Nobel laureate Liu Xiaobo's wife attends brother's trial

Nobel Peace Prize laureate Liu Xiaobo's wife, Liu Xia (R), with human rights lawyer Mo Shaoping arrive at the trial of her brother, Liu Hui, in Beijing, 23 April 23 2013
Image caption Liu Xia, right, has been under house arrest for more than two years

The wife of jailed Chinese Nobel Peace laureate Liu Xiaobo has made a rare appearance outside house arrest as her brother went on trial for fraud in Beijing.

Liu Xia has been under house arrest since her husband was awarded the Nobel Peace Prize in November 2010.

Her brother, Liu Hui, was detained in January over a business dispute.

His lawyer told the BBC that both believed the case was politically motivated and did not stand up.

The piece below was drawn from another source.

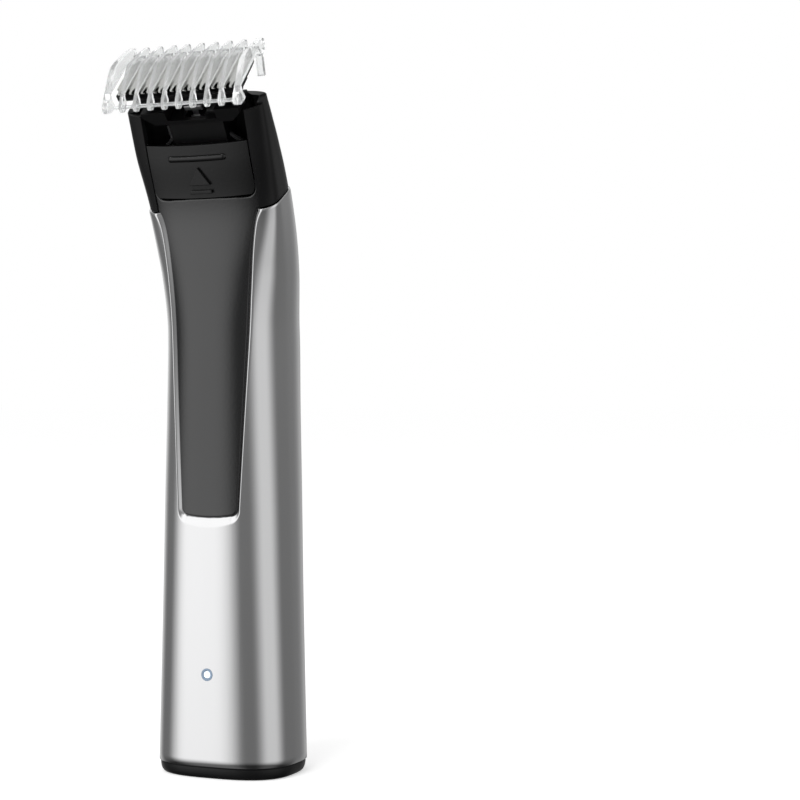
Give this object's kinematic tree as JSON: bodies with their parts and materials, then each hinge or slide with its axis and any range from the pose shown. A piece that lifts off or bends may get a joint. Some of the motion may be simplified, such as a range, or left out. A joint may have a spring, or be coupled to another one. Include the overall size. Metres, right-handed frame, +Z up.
{
  "type": "beard trimmer",
  "caption": "Cordless beard trimmer: steel handle bent forward to a black head, double-edged blade with a clear guide comb, soft-touch grip and lit power button.",
  "frame": {"origin": "centre of the flat foot, on the surface the trimmer stands on", "axes": "+Z up along the handle, -Y towards the front where the head leans, X across the blade"},
  "size_m": [0.0352, 0.0454, 0.1697],
  "materials": {
    "steel": "satin, brushed along the handle",
    "soft_grip": "matt soft-touch",
    "black_plastic": "fine satin moulding",
    "inner_plastic": "plain moulding",
    "rubber": "matt",
    "fastener": "plain",
    "motor_can": "plated",
    "brass": "plated",
    "board": "solder mask",
    "cell": "shrink sleeve",
    "glow": "lit diffuser",
    "white": "gloss",
    "blade": "ground",
    "clear": "clear, frosted inside"
  },
  "bodies": {
    "handle": {"steel_shell": "steel", "front_grip": "soft_grip", "rear_grip": "soft_grip", "bottom_cap": "black_plastic", "cap_seal": "rubber", "cap_screw_left": "fastener", "cap_screw_right": "fastener", "charging_contact_left": "brass", "charging_contact_right": "brass", "light_ring": "glow", "tact_switch": "inner_plastic", "ring_led": "white", "circuit_board": "board", "charge_chip": "inner_plastic", "battery": "cell", "battery_tab_lower": "brass", "battery_tab_upper": "brass", "chassis_front": "inner_plastic", "chassis_rear": "inner_plastic", "motor": "motor_can", "motor_screw_left": "fastener", "motor_screw_right": "fastener", "motor_mount": "inner_plastic", "lever_pin": "fastener", "lever_bracket": "inner_plastic", "head_housing": "black_plastic", "dock": "black_plastic", "drive_seal": "rubber", "latch_wire": "fastener", "slider_spring_left": "fastener", "slider_spring_right": "fastener"},
    "button": {"power_button": "white"},
    "rotor": {"motor_shaft": "fastener", "crank": "brass"},
    "lever": {"drive_lever": "fastener"},
    "slider": {"release_slider": "black_plastic"},
    "blade_unit": {"blade_base": "black_plastic", "flex_boot": "rubber", "tilt_pin_left": "fastener", "tilt_pin_right": "fastener"},
    "carrier": {"blade_carrier": "black_plastic", "guard_plate": "blade", "cutter_spring": "fastener"},
    "cutter": {"cutter_plate": "blade", "cutter_yoke": "inner_plastic"},
    "comb": {"comb": "clear"}
  },
  "joints": [
    {"name": "button_press", "type": "slide", "parent": "handle", "child": "button", "axis": [0, 1, 0], "range_m": [0, 0.0004], "stiffness_N_per_m": 600, "springref_m": -0.0004},
    {"name": "motor_spin", "type": "hinge", "parent": "handle", "child": "rotor", "pos_m": [0, -0.0006, 0.103], "axis": [0, -0.1045, 0.9945], "continuous": true},
    {"name": "lever_rock", "type": "hinge", "parent": "handle", "child": "lever", "pos_m": [0, -0.008, 0.138], "axis": [0, 0.8443, 0.5358], "range_deg": [-1.85, 1.85]},
    {"name": "release_slide", "type": "slide", "parent": "handle", "child": "slider", "axis": [0, -0.3239, 0.9461], "range_m": [0, 0.0018], "stiffness_N_per_m": 300, "springref_m": -0.001, "deforming": ["slider_spring_left", "slider_spring_right"]},
    {"name": "blade_release", "type": "slide", "parent": "handle", "child": "blade_unit", "axis": [0, -0.7373, 0.6756], "range_m": [0, 0.01]},
    {"name": "head_tilt", "type": "hinge", "parent": "blade_unit", "child": "carrier", "pos_m": [0, -0.01889, 0.15594], "axis": [1, 0, 0], "range_deg": [-5, 5], "stiffness_Nm_per_rad": 0.1},
    {"name": "cutter_stroke", "type": "slide", "parent": "carrier", "child": "cutter", "axis": [1, 0, 0], "range_m": [-0.00081, 0.00081]},
    {"name": "comb_pull", "type": "slide", "parent": "carrier", "child": "comb", "axis": [0, -0.7373, 0.6756], "range_m": [0, 0.012]}
  ],
  "couplings": [
    {"joint": "cutter_stroke", "follows": "lever_rock", "m_per_rad": 0.0248}
  ]
}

Liu Xiaobo, who won the Nobel prize despite China's fierce opposition, was jailed in 2009 for helping draft a manifesto - Charter 08 - calling for political change.

He is currently serving 11 years in jail for inciting the subversion of state power.

Liu Xia, also a known activist, lives in her Beijing apartment with no internet or phone access and limited weekly visits with family. She has described her house arrest as a painful experience.

"I'm not free," she shouted from a car window to reporters and diplomats after leaving the court where her brother was being tried.

"When they tell you I'm free, tell them I'm not," she said.

Liu Hui, who is accused of a 3m yuan ($500,000, £318,000) real estate swindle, could be jailed for up to 10 years if found guilty.

"They haven't announced the result of the case yet," his lawyer, Shang Baojun, told the BBC in an interview. "We'll get it in about a week. It will either be announced in court or sent to us in a verdict paper."

When asked if Liu Hui's case was connected to Liu Xiaobo, the lawyer said: "I can't comment on it because it's not a legal issue, but Liu Hui's family members all think that way."

He added that "both Liu Xia and Liu Hui insisted that the fraud allegation does not stand".

Maya Wang, a Hong Kong-based researcher from Human Rights Watch, said Liu Hui's trial "clearly fits the pattern of harassment of activists' families", citing the case of blind activist Chen Guangcheng.

Such behaviour stretched back years and had "become part of the Communist Party practice in China", she said, the aim being "to intimidate family members and to isolate activists from their own community of support".

Of Liu Xia's presence in court, Ms Wang said it drew attention to her circumstances. "Liu Xia has broken no law at all and her house arrest has absolutely no legal basis," she said.